The second example is to calculate \(\operatorname{Cov}(\mathbf{X})\) where \(\mathbf{X}\) is the mtcars dataset.

#| echo: true

X<-as.matrix(mtcars)
x_bar_vec<-colMeans(mtcars)

as.numeric(mtcars[1,1:5]-x_bar_vec)%*%t(as.numeric(mtcars[1,1:5]-x_bar_vec)) # for 1th row
as.numeric(mtcars[2,1:5]-x_bar_vec)%*%t(as.numeric(mtcars[2,1:5]-x_bar_vec)) # for 2nd row

X_sweeped<-sweep(X,MARGIN=2,STAT=x_bar_vec,FUN='-')
result<-matrix(0,ncol=ncol(mtcars),nrow=ncol(mtcars))
for (i in 1:nrow(mtcars)){
  result<-result+X_sweeped[i,]%*%t(X_sweeped[i,])
}
result/(nrow(mtcars)-1)

# J matrix
m<-nrow(mtcars)
J<-(1/m)*matrix(1,ncol=m,nrow=m)
# Centering matrix
C<-diag(m)-J
# Covariance
(1/(m-1))*t(X)%*%C%*%X
var(X) #=cov(X)

1.8.4 Properties

Symmetry
Diagonal Entries: The diagonal entries of the covariance matrix represent the variances of the individual variables.
Linearity: The covariance matrix exhibits linearity in the sense that the covariance of a linear combination of variables can be expressed as a linear combination of their covariances. Mathematically, if \(a\) and \(b\) are constants and \(X\), \(Y\), and \(Z\) are random variables, then \(\operatorname{Cov}(aX + bY, Z) = a\operatorname{Cov}(X, Z) + b\operatorname{Cov}(Y, Z)\).
Scale Invariance: The covariance between variables is invariant to changes in scale or units of measurement.
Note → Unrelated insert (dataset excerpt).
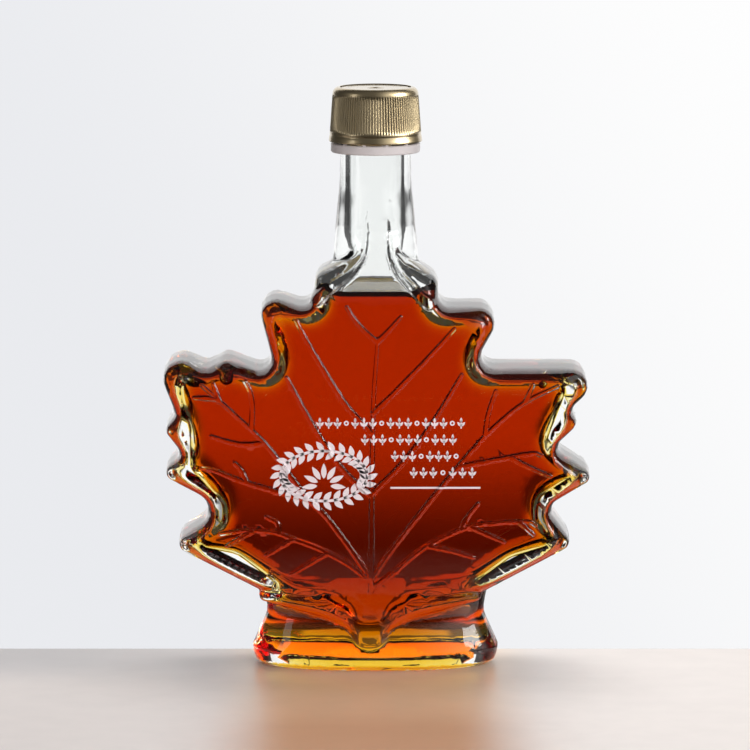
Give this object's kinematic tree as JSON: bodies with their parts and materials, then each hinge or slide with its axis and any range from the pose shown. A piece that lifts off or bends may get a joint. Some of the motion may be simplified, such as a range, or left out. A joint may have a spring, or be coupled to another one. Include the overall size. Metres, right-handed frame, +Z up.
{
  "type": "etched maple syrup bottle",
  "caption": "Maple-leaf shaped clear glass bottle on an oval foot, filled with amber syrup, with a ribbed gold screw cap and a tamper band.",
  "frame": {"origin": "centre of the bottle's foot on the surface it stands on", "axes": "+Z up along the neck, +X to the right across the leaf, -Y out of the front of the leaf"},
  "size_m": [0.1291, 0.0392, 0.1755],
  "materials": {
    "clear_glass": "clear polished flint glass",
    "maple_syrup": "clear amber-red syrup",
    "gold_cap": "satin gold",
    "milky_plastic": "translucent milky white"
  },
  "bodies": {
    "root": {"bottle": "clear_glass", "syrup": "maple_syrup", "cap": "gold_cap", "tamper_band": "milky_plastic"}
  },
  "joints": []
}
For example, if variables are measured in different units or are on different scales, the covariance matrix will still be valid and informative for measuring the linear relationship between the variables.
Independence: If two variables \(X_i\) and \(X_j\) are independent, their covariance \(\operatorname{Cov}(X_j, X_k)\) is zero.
Positive Semidefiniteness: The covariance matrix is positive semidefinite, which means that all of its eigenvalues are non-negative. This property ensures that the covariance matrix is a valid variance-covariance matrix.

노트

양정치 행렬(Positive Definite Matrix)에 대한 상세 내용은 Ch.6 §6.5 Positive Definite Matrices 포스트를 참조한다.